Writing a confessional memoir of this type is a tricky task: it's too easy to become lurid, or to slip into a strange sort of bragging: "look how decadent I am." Elliott avoids both by offering only limited elaboration: he describes where he goes and what he does without delving into explicit detail or intrusive self-justification. This sparseness leaves the prose slightly disjointed, in a way that generally works well to capture the hollowness of Elliott's existence, though it occasionally becomes awkward or jarring. In one or two places it's too obvious that he's reaching for effect by juxtaposition, which undermines the impression of artlessness the language otherwise creates.

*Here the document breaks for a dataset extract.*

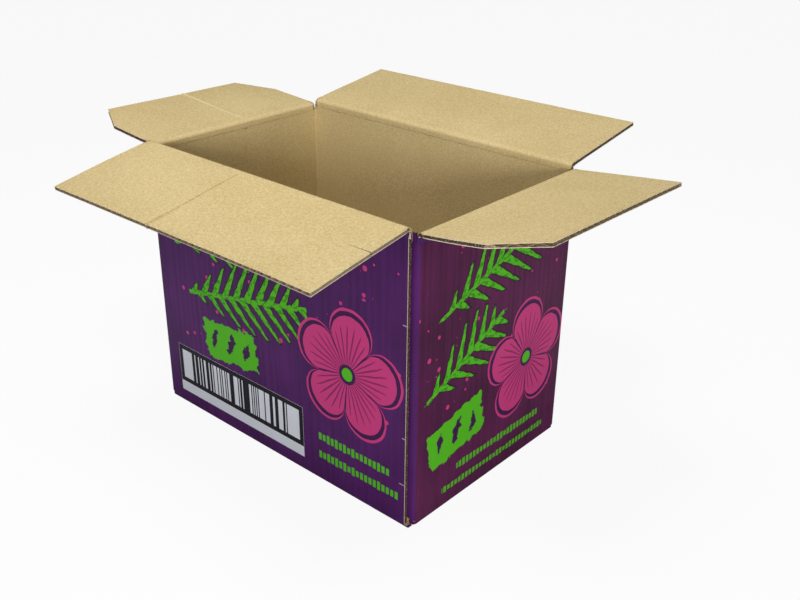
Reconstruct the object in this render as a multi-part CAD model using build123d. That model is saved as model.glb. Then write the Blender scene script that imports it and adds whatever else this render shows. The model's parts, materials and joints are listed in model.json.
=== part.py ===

The absence of "explanation" allows the description of Elliott's troubled childhood, and those of his friends, to clarify yet never fully justify how he became the man he is today. Even when he tries to explain how he and he his father have failed each other, he acknowledges the limitations of his own perspective and memory, tries to tell the truth while admitting the impossibility of doing so. Many readers will find the sordid lives and early deaths described in The Adderall Diaries disturbing, not worth reading about, but for those who value psychological insight into all walks of life, it makes for a quick, compelling read. As Elliott writes:
"[Sylvia] Plath's last collection culminated in a new era in letters, the merger of the artist with her art. It was the beginning of the sixties, the Boomers were stepping from beneath Eisenhower's prosperous shadow. Fifteen years after Plath's death, Susan Sontag wrote of Goethe and his disdain for Kleist, who submitted his work, 'on the bended knees of his heart.' Sontag cast a harsh light across her generation's artistic expectations. 'The morbid, the hysterical, the sense of the unhealthy, the enormous indulgence in suffering out of which Kleist's plays' tales were mined-- is just what we value today.' That was thirty years ago. Today's artists are healthier and no special prizes are given for suffering. It's no wonder [Elizabeth] Wurtzel went to law school. The books of our time have little to do with the destruction of the self. We expect our bards to survive, to figure things out. The literature of triumph over adversity spans every age, but where is the rest of it? We're living in the most medicated era humanity has ever known. The artist is no longer expected to play chicken with her creation. Doctors monitor our intake. We live in the age of Goethe on Zoloft."
For those who remain fascinated by the destruction of the self, this is indispensable reading.